Tuesday, September 20, 2005
At a dinner party some ten years ago, the subject turned to most embarrassing moments with various attendees sharing theirs. A friend asked me to disclose my most embarrassing moment and I told him that I couldn’t because it involved him. Now, with the passing of time and the expiry of the Faux Pas Statute of Limitations (as it had only recently occurred), it can be revealed to this wider dinner party. I’d known the friend in question for a couple of years then and had always assumed that he was the same religion that I was (Maronite Christian). That I didn’t know what religion my friend was is a testimony to Lebanese multiculturalism, but, as I got to know Lebanon, I got more politicized and in Lebanon politics is all about religion. So, while spending the weekend at my house, my friend felt that he had to confess something to me. He was a bit hesitant but, after some coaxing, he finally began to reveal what it was he wanted to tell me – in stages. “My mum’s a Muslim” In Lebanon, if your mother is from one religion chances are that your father, not to mention you, are from that same religion too so I should have stopped right there but I didn’t of course. “Is that all?” I replied, “What’s the big deal? We’ve both got the same problem – my mum’s a Muslim too!” “My dad’s also a Muslim,” he continued. “That’s okay, as long as you’re not one of those bloody Shiites” I “reassured” him.
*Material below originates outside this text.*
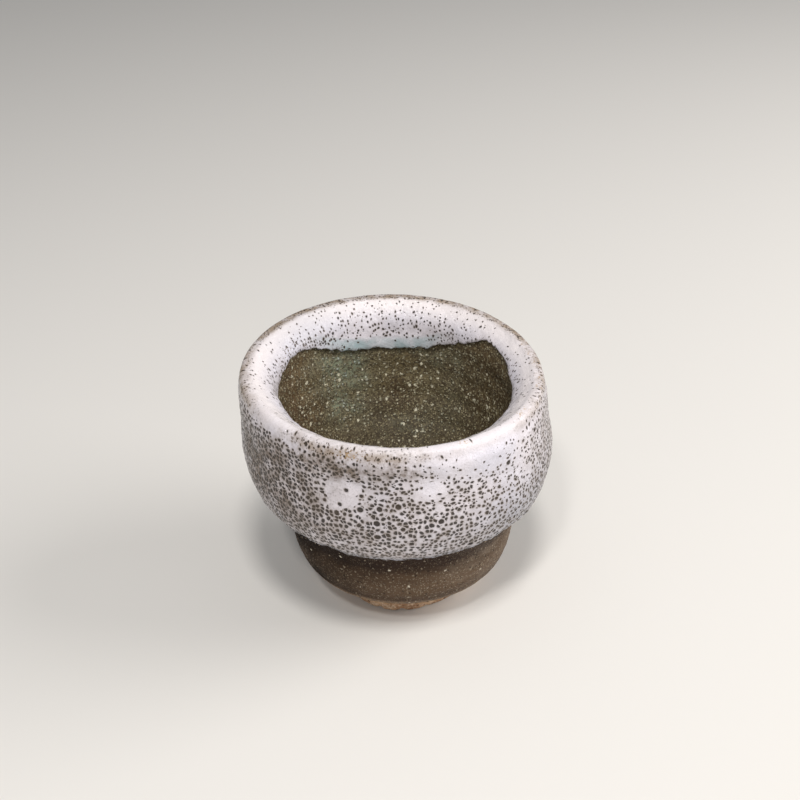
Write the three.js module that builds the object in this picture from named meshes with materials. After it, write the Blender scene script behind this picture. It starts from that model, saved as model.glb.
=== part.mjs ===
import * as THREE from "three";

// A small thrown cup of dark glazed stoneware, dipped rim down into a thick white glaze.
// Millimetres, +Z up. The cup stands on Z = 0, and the origin is under the middle of its belly.
// +X is to the right of someone who faces the cup's front, and +Y is away from them.

// Turned foot ring, bare clay, set in under the hip
const footRadius = 13.2;
const footFlare = 0.9;
const footHeight = 6.2;
const footFillet = 1.2;
const footBevel = 0.4;
const footRingWidth = 3.8;
const footRecess = 5.0;
const footBoss = 0.6;
const recessFillet = 0.9;

// Outside of the clay wall, from the foot up to the crest of the rim
const heelRadius = 19.3;
const heelHeight = 7.6;
const heelRound = 1.3;
const hipRadius = 21.0;
const hipHeight = 13.0;
const grooveRadius = 20.8;
const grooveHeight = 17.2;
const flareRadius = 23.4;
const flareHeight = 22.8;
const bellyRadius = 27.25;
const bellyHeight = 31.1;
const waistRadius = 26.75;
const waistHeight = 38.5;
const rimRadius = 26.9;
const rimHeight = 45.8;
const rimRound = 1.5;

// Inside of the clay wall, as the wall's width at each height, and the floor
const rimWidth = 3.9;
const rimBevel = 3.1;
const throatWall = 4.1;
const throatHeight = 40.5;
const bellyWall = 5.0;
const flareWall = 7.1;
const wellRadius = 9.6;
const floorHeight = 12.4;

// Fired coats over the clay, the clearance that each keeps to what it lies on, and the lengths of skin
// over which the white coat thins behind its beads and thickens past the rim
const seat = 0.12;
const slipThickness = 0.25;
const liningThickness = 0.3;
const whiteOnBelly = 1.0;
const whiteOnRim = 0.45;
const whiteInside = 0.7;
const outerBeadRadius = 0.55;
const innerBeadRadius = 0.4;
const outerBeadRun = 4;
const innerBeadRun = 3;
const rimRun = 6;

// Lower edge of the white coat on the outside: a mean height, and lobes round the cup that make it uneven
const outerEdgeHeight = 24.3;
const outerEdgeLobes = [
  { count: 1, swing: 0.6, peak: 45 },
  { count: 2, swing: 0.7, peak: -8 },
  { count: 3, swing: 0.45, peak: -30 },
];

// Edge of the white coat on the inside, which hangs deepest at the back
const innerEdgeHeight = 41.3;
const innerEdgeLobes = [{ count: 1, swing: 1.0, peak: 20 }];
const innerDrape = 4.0;
const innerDrapeAngle = 90;
const innerDrapeSpread = 30;

// What the hand leaves: the rim leans to the left and back of the foot, is pulled further left than
// the belly, dips to the right and front and is a little out of round
const rimLeanLeft = 0.95;
const rimLeanBack = 1.0;
const rimPullLeft = 0.25;
const rimDipRight = 1.1;
const rimDipFront = 0.4;
const outOfRound = 0.2;
const outOfRoundPeak = 198;

// Fineness of the faces
const columns = 48;
const rowStep = 3.6;
const rowTurn = THREE.MathUtils.degToRad(19);
const beadRows = 4;
const edgeRows = 2;
const edgeGap = 0.3;

const full = 2 * Math.PI;
const smooth = THREE.MathUtils.smoothstep;

// The wall's skin is one curve in the plane of radius and height: up the outside, over the rim,
// down to the floor
function wallPoints() {
  const footTop = footRadius + footFlare;
  const flareRise = flareHeight - grooveHeight;
  const bellyRise = bellyHeight - flareHeight;
  const rimInner = rimRadius - rimWidth;
  const hollowRadius = bellyRadius - flareWall;
  const hollowRise = bellyHeight - floorHeight;
  return [
    [footTop + footFillet, footHeight],
    [heelRadius - heelRound, heelHeight - 0.7 * heelRound],
    [heelRadius, heelHeight],
    [0.4 * heelRadius + 0.6 * hipRadius, 0.6 * heelHeight + 0.4 * hipHeight],
    [hipRadius, hipHeight],
    [grooveRadius, grooveHeight],
    [grooveRadius + 0.25 * (flareRadius - grooveRadius), grooveHeight + 0.55 * flareRise],
    [flareRadius, flareHeight],
    [flareRadius + 0.68 * (bellyRadius - flareRadius), flareHeight + 0.4 * bellyRise],
    [bellyRadius, bellyHeight],
    [waistRadius, waistHeight],
    [rimRadius, rimHeight - rimRound],
    [rimRadius - 0.04 * rimWidth, rimHeight - 0.33 * rimRound],
    [rimRadius - 0.14 * rimWidth, rimHeight],
    [rimRadius - 0.4 * rimWidth, rimHeight - 0.17 * rimBevel],
    [rimRadius - 0.75 * rimWidth, rimHeight - 0.54 * rimBevel],
    [rimInner, rimHeight - rimBevel],
    [waistRadius - throatWall, throatHeight],
    [bellyRadius - bellyWall, bellyHeight],
    [hollowRadius, floorHeight + 0.6 * hollowRise],
    [0.5 * (wellRadius + hollowRadius), floorHeight + 0.27 * hollowRise],
    [wellRadius, floorHeight + 0.1 * hollowRise],
    [0.45 * wellRadius, floorHeight + 0.01 * hollowRise],
    [0, floorHeight],
  ];
}

const wall = new THREE.CatmullRomCurve3(
  wallPoints().map(([r, z]) => new THREE.Vector3(r, 0, z)),
  false,
  "centripetal",
);
wall.arcLengthDivisions = 1200;
const wallLength = wall.getLength();
const crestLength = highestLength();

function highestLength() {
  const step = 0.05;
  let best = 0;
  for (let s = 0; s < wallLength; s += step) {
    if (wall.getPointAt(s / wallLength).z > wall.getPointAt(best / wallLength).z) best = s;
  }
  return best;
}

// A place on the skin at s millimetres along it, raised off it by lift, as [radius, height]
function onWall(s, lift) {
  const u = THREE.MathUtils.clamp(s / wallLength, 0, 1);
  const p = wall.getPointAt(u);
  const t = wall.getTangentAt(u);
  return u === 1 ? [0, p.z + lift] : [Math.max(0, p.x + lift * t.z), p.z - lift * t.x];
}

// How far along the skin the wall reaches a height, between two lengths where it only climbs
// or only falls
function lengthAtHeight(height, from, to) {
  const climbs = wall.getPointAt(to / wallLength).z > wall.getPointAt(from / wallLength).z;
  const halvings = 30;
  for (let i = 0; i < halvings; i++) {
    const middle = (from + to) / 2;
    if (wall.getPointAt(middle / wallLength).z < height === climbs) from = middle;
    else to = middle;
  }
  return (from + to) / 2;
}

const outsideLength = (height) => lengthAtHeight(height, 0, crestLength);
const insideLength = (height) => lengthAtHeight(height, crestLength, wallLength);

// Rows where the wall has turned or run on far enough to need one. Every layer shares them, which
// keeps the layers parallel.
function sharedRows() {
  const rows = [0];
  const step = 0.1;
  let heading = wall.getTangentAt(0);
  for (let s = step; s < wallLength - rowStep / 2; s += step) {
    const here = wall.getTangentAt(s / wallLength);
    const turned = here.angleTo(heading) > rowTurn;
    if (turned || s - rows.at(-1) > rowStep) {
      rows.push(s);
      heading = here;
    }
  }
  return [...rows, wallLength];
}

const rowLengths = sharedRows();

function rowsBetween(from, to) {
  return rowLengths.filter((s) => s > from + edgeGap && s < to - edgeGap);
}

// Lengths spread evenly from one edge to another, without the first
const spread = (from, to, count) =>
  Array.from({ length: count }, (_, i) => from + ((i + 1) * (to - from)) / count);

// Moves a turned point to where the leaning, dipping, slightly oval cup has it
function byHand(r, angle, z) {
  const rise = z / rimHeight;
  const lobe = Math.cos(3 * (angle - THREE.MathUtils.degToRad(outOfRoundPeak)));
  const radius = r > 0 ? r + outOfRound * rise * lobe : 0;
  const lean = rise - bellyHeight / rimHeight;
  const pull = rimPullLeft * smooth(z, bellyHeight, rimHeight);
  const x = radius * Math.cos(angle) - rimLeanLeft * lean - pull;
  const y = radius * Math.sin(angle) + rimLeanBack * lean;
  return [x, y, z + (rise * (rimDipFront * y - rimDipRight * x)) / rimRadius];
}

// Skins a piece from its section at each angle. Both ends of an open section lie on the axis, and a
// ring's section closes on itself.
function sweepRound(sectionAt, closed) {
  const sections = Array.from({ length: columns }, (_, i) => sectionAt((i * full) / columns));
  const rows = sections[0].length;
  const positions = [];
  const faces = [];
  const vertex = (i, j) => (i % columns) * rows + (j % rows);
  sections.forEach((section, i) => {
    for (const [r, z] of section) positions.push(...byHand(r, (i * full) / columns, z));
  });
  for (let i = 0; i < columns; i++) {
    for (let j = 0; j < (closed ? rows : rows - 1); j++) {
      const a = vertex(i, j);
      const b = vertex(i + 1, j);
      const c = vertex(i + 1, j + 1);
      const d = vertex(i, j + 1);
      if (closed || j > 0) faces.push(a, b, c);
      if (closed || j < rows - 2) faces.push(a, c, d);
    }
  }
  const geometry = new THREE.BufferGeometry();
  geometry.setAttribute("position", new THREE.Float32BufferAttribute(positions, 3));
  geometry.setIndex(faces);
  geometry.computeVertexNormals();
  return geometry;
}

function piece(name, geometry, color, roughness) {
  const material = new THREE.MeshStandardMaterial({ color, roughness, metalness: 0 });
  const mesh = new THREE.Mesh(geometry, material);
  mesh.name = name;
  return mesh;
}

// Clay: a recess with a low boss turned inside the foot ring, the ring's flaring wall, then the
// cup's wall and floor
function clayBody() {
  const ringInner = footRadius - footRingWidth;
  const underside = [
    [0, footRecess - footBoss],
    [0.3 * ringInner, footRecess - 0.75 * footBoss],
    [0.6 * ringInner, footRecess],
    [ringInner - 1.5 * recessFillet, footRecess],
    [ringInner - 0.5 * recessFillet, footRecess - 0.6 * recessFillet],
    [ringInner, 0],
    [footRadius - footBevel, 0],
    [footRadius, footBevel],
    [footRadius + footFlare, footHeight - 0.5 * footFillet],
  ];
  const section = [...underside, ...rowLengths.map((s) => onWall(s, 0))];
  return piece("clay_body", sweepRound(() => section, false), "#a98763", 0.95);
}

// Iron slip over the outside, from the bare foot to the crest of the rim
function ironSlip() {
  const end = crestLength - seat;
  const rows = [seat, ...rowsBetween(seat, end), end];
  const outside = rows.map((s) => onWall(s, seat + slipThickness));
  const underside = rows.map((s) => onWall(s, seat)).reverse();
  return piece("iron_slip", sweepRound(() => [...outside, ...underside], true), "#3a2f29", 0.6);
}

// Dark glaze that lines the cup, from the crest of the rim over the whole floor
function innerLining() {
  const start = crestLength + seat;
  const rows = [start, ...rowsBetween(start, wallLength), wallLength];
  const inside = rows.map((s) => onWall(s, seat + liningThickness));
  const underside = rows.map((s) => onWall(s, seat)).reverse();
  return piece("inner_lining", sweepRound(() => [...underside, ...inside], false), "#3c3428", 0.75);
}

function lobes(list, angle) {
  const turned = (peak) => angle - THREE.MathUtils.degToRad(peak);
  return list.reduce((sum, { count, swing, peak }) => sum + swing * Math.cos(count * turned(peak)), 0);
}

const reach = (list) => list.reduce((sum, { swing }) => sum + swing, 0);

function outerEdge(angle) {
  return outsideLength(outerEdgeHeight + lobes(outerEdgeLobes, angle));
}

function innerEdge(angle) {
  const past = THREE.MathUtils.radToDeg(angle) - innerDrapeAngle;
  const turn = THREE.MathUtils.euclideanModulo(past + 180, 360) - 180;
  const drape = innerDrape * Math.exp(-((turn / innerDrapeSpread) ** 2));
  return insideLength(innerEdgeHeight + lobes(innerEdgeLobes, angle) - drape);
}

const whiteSeat = 2 * seat + Math.max(slipThickness, liningThickness);

// The white coat is fullest in the rolled bead along each edge and thinnest where it ran off the rim
function whiteThickness(s, outer, inner) {
  const towardsRim = smooth(s, outsideLength(waistHeight), crestLength);
  const pastRim = smooth(s, crestLength, crestLength + rimRun);
  const body = THREE.MathUtils.lerp(whiteOnBelly, whiteOnRim, towardsRim);
  const open = THREE.MathUtils.lerp(body, whiteInside, pastRim);
  const atOuter = THREE.MathUtils.lerp(2 * outerBeadRadius, open, smooth(s, outer, outer + outerBeadRun));
  return THREE.MathUtils.lerp(2 * innerBeadRadius, atOuter, smooth(-s, -inner, -inner + innerBeadRun));
}

// Half-round edge of a coat: the bead's centre is at s, and the coat runs on from it in the given
// direction
function bead(s, radius, direction) {
  return Array.from({ length: beadRows + 1 }, (_, i) => {
    const turn = (Math.PI * i) / beadRows;
    const lift = whiteSeat + radius * (1 - direction * Math.cos(turn));
    return onWall(s - direction * radius * Math.sin(turn), lift);
  });
}

function whiteGlaze() {
  const highestOuter = outsideLength(outerEdgeHeight + reach(outerEdgeLobes)) + 2 * outerBeadRadius;
  const highestInner = insideLength(innerEdgeHeight + reach(innerEdgeLobes)) - 2 * innerBeadRadius;
  const shared = rowsBetween(highestOuter, highestInner);
  const sectionAt = (angle) => {
    const outer = outerEdge(angle) + outerBeadRadius;
    const inner = innerEdge(angle) - innerBeadRadius;
    const rows = [
      ...spread(outer, shared[0], edgeRows),
      ...shared.slice(1),
      ...spread(shared.at(-1), inner, edgeRows + 2).slice(0, -1),
    ];
    const top = rows.map((s) => onWall(s, whiteSeat + whiteThickness(s, outer, inner)));
    const underside = rows.map((s) => onWall(s, whiteSeat)).reverse();
    const outerBead = bead(outer, outerBeadRadius, 1);
    const innerBead = bead(inner, innerBeadRadius, -1);
    return [...outerBead, ...top, ...innerBead, ...underside];
  };
  return piece("white_glaze", sweepRound(sectionAt, true), "#e6dfe1", 0.35);
}

const cup = new THREE.Group();
cup.add(clayBody(), ironSlip(), innerLining(), whiteGlaze());

export default cup;
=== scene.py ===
import math
import random

import bpy
import numpy as np
from mathutils import Matrix, Vector, kdtree, noise


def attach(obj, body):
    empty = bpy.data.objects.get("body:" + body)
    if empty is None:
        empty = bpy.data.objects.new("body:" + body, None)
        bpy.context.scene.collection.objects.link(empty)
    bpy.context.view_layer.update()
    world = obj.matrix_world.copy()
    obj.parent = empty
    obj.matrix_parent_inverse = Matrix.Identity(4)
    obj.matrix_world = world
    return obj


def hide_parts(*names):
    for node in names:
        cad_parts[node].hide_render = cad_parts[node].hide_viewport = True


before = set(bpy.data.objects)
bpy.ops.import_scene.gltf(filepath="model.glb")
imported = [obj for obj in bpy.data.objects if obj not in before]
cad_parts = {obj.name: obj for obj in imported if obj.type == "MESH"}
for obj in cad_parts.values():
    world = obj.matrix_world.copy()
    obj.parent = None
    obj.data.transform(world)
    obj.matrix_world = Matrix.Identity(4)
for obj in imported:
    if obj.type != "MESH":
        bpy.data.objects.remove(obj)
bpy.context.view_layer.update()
mm = 0.001  # sizes below are in millimetres, as the potter would measure them
fullTurn = 2 * math.pi
smoothLevels = 2
print("frame loaded:", ", ".join(sorted(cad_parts)))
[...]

I had though that this was a safe assumption because his mother is from the north and all the Muslim villages in the north are Sunnis except for ONE village that is Shiite, which just happens to be the village that his mother is from. Of course, my mother (who was also there) knew that because he’d earlier told us the name of that village and tried to shut me up to no avail. Of all the villages in all the north, his mother just happened to be from that one. Anyway, all’s well that ends well and we’re still friends to this very day – once again, a testimony to Lebanese multiculturalism and also a testimony to my friend’s nobility and definitely not to my tactlessness.
PS: I have no problem with Shiites but I call a spade a spade whether it is in our tool shed or their tool shed or anyone else’s tool shed.